Look at the magnetometer image on the left. There is some pretty obvious archaeology there, a couple of tracks and a small enclosure, but what are those large blobs? They must be archaeology too right? I certainly thought so, I even flagged them as archaeology in the report. Similarly with the image on the right, showing a track next to these features. Actually, this is more annoying geology. This time, going under the name of Gley. Gley is often formed geologically adjacent to streams or other water courses. The example to the left is next to a stream, and the right next to the floodplain of a river. You don't want to dig that stuff up, very sticky. |
Pretty shallow earth geophysics pictures and technical discussion relating to the field of archaeology.
17 September 2011
Annoying Geology 2
12 September 2011
Which way do I walk?
When doing a magnetometer survey, questions arise of which way should you be walking across the grid, and which corner do you start in? Here are some things to consider when making that choice. They may well conflict with each other, so it is up to you to decide how much weight to give each of them.
- If there is a slope in your field, you will want to walk along it rather than up and down the hill. This not only saves your legs, but will help to avoid stagger in the results.
- A funny shaped field can affect your choice, and the correct choice will mean less messing about with dummy readings. For example, if you have a rectangular field with many partial grids along one edge, then you will want to walk parallel to that long edge and start in the corner away from it. That way, you will only need to press 'end grid'. Another example, this time with a field which has a straight edge, and opposite to it a very curving edge. Again you will want to start in a corner away from the curving edge, but instead of walking parallel to it, which would result in problems when you hit the edge, walk towards it. Magnetometers have a feature where you can finish the line and automatically enter dummy readings to the same point on the next line. Starting opposite the curved edge avoids you entering dummy readings at the start of a line. Counting marks on the string to start a line sucks.
- If you are surveying a field, its present condition may have an effect on which way you walk. It will be easier on the legs to walk along lines of ploughing or stubble than across them.
- The archaeology itself can have an impact on which way you walk. If, for example, you are expecting a Roman road crossing your survey area, you will want to walk perpendicular to it for two reasons. Firstly, you will have a greater resolution of readings across the feature, and are more likely to pick it up. Secondly, use of the destripe filter may hide features that are parallel to the way you walk.
- Converselywise, if you have a known utility pipe across your survey area, walking parallel to it will help stop the extreme readings from adversely affecting the destripe filter across the rest of the grid.
- The hardware itself may play a part. For example, with the Bartington GRAD601-2, the data collection procedure expects the left sensor to always be on the edge of the grid with the first line that you survey, so picking a direction to walk will restrict you to two out of four corners to start in.

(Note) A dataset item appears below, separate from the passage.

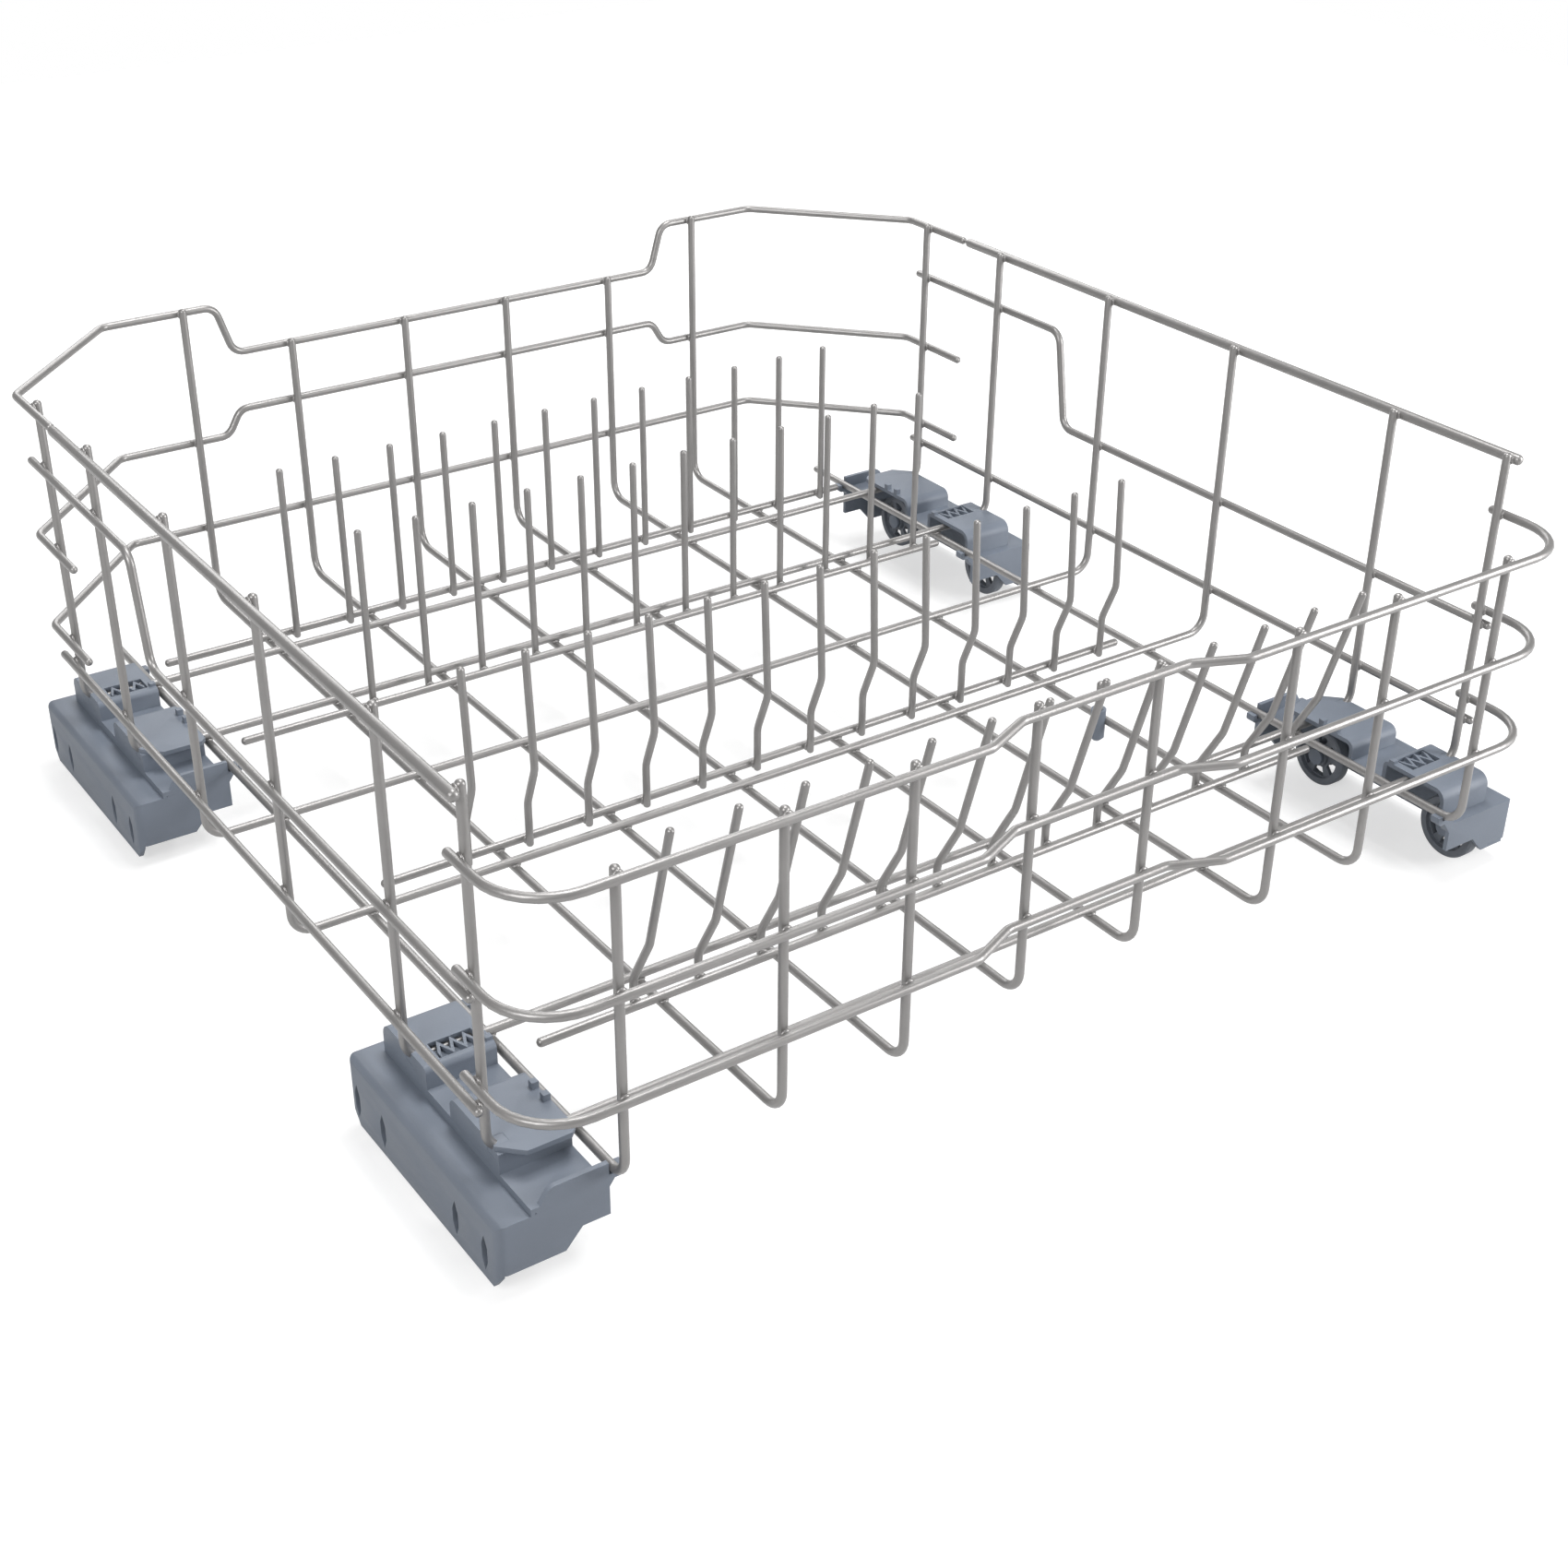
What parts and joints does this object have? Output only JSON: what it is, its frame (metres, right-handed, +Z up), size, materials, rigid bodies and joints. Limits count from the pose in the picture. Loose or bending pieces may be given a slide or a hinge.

- Hardware again. Most machines in use today are fluxgate gradiometers, and produce striping in the results. With the Bartington at least, the balancing procedure results in less striping heading north-south than east-west. Filters can deal with striping though, so you only really need to take this into account if you have a flat square field and no idea about the archaeology underneath.
05 September 2011
Earth Resistance Replacement?
I've been pondering the nature of earth resistance in archaeology, mostly because it is so darn slow. There has to be a quicker way of getting this sort of data. I'm sure you all know the standard way of doing things, with a twin-probe array. You also know that the main thing it reacts to is a change in the moisture in the ground. There are other ways that you can measure ground moisture, however, without sticking metal probes in it. I must admit that I know little about these methods, and hence I am looking for comments on their possible effectiveness.
Electrical Conductivity
Conductivity is already established as an archaeological tool, albeit a little used one (at least in the UK). It works by inducing a magnetic field, similar in a way to a metal detector, though not quite. As you can see (with the Geonics instruments), it has a similar collection method to magnetometers, which is good. Unfortunately, the effectiveness compared to traditional resistivity has been questioned, with the results apparently being a lot less clear.
Thermal Imaging
As everyone knows, water is very good at holding heat, but can this be exploited for archaeological purposes? Thermal imaging cameras are commercially available, for example, from FLIR. They can be cheap to astoundingly expensive, depending on the sensitivity and resolution of the instrument. The question is, does any temperature difference under the surface have a measurable effect on the surface, where the camera is looking? If so, it would mean a very quick means of collection, perhaps with the aid of a small tethered balloon to dangle the camera from, or a UAV, assuming it can carry the weight. Most likely though, it wont be as effective in getting the depth needed.
Microwave Radiometry
Jumping past the other end of the visible spectrum, there is another means of measuring ground moisture, with a microwave radiometer. I was first alerted to the possibilities by this article. Their general use is for meteorology, and deployed in satellites, but you can buy smaller versions. Is it possible to point one of these at the ground and measure the moisture? What would be the depth penetration? How would it be affected by plants? Again it may suffer from the same limitations as thermal imaging.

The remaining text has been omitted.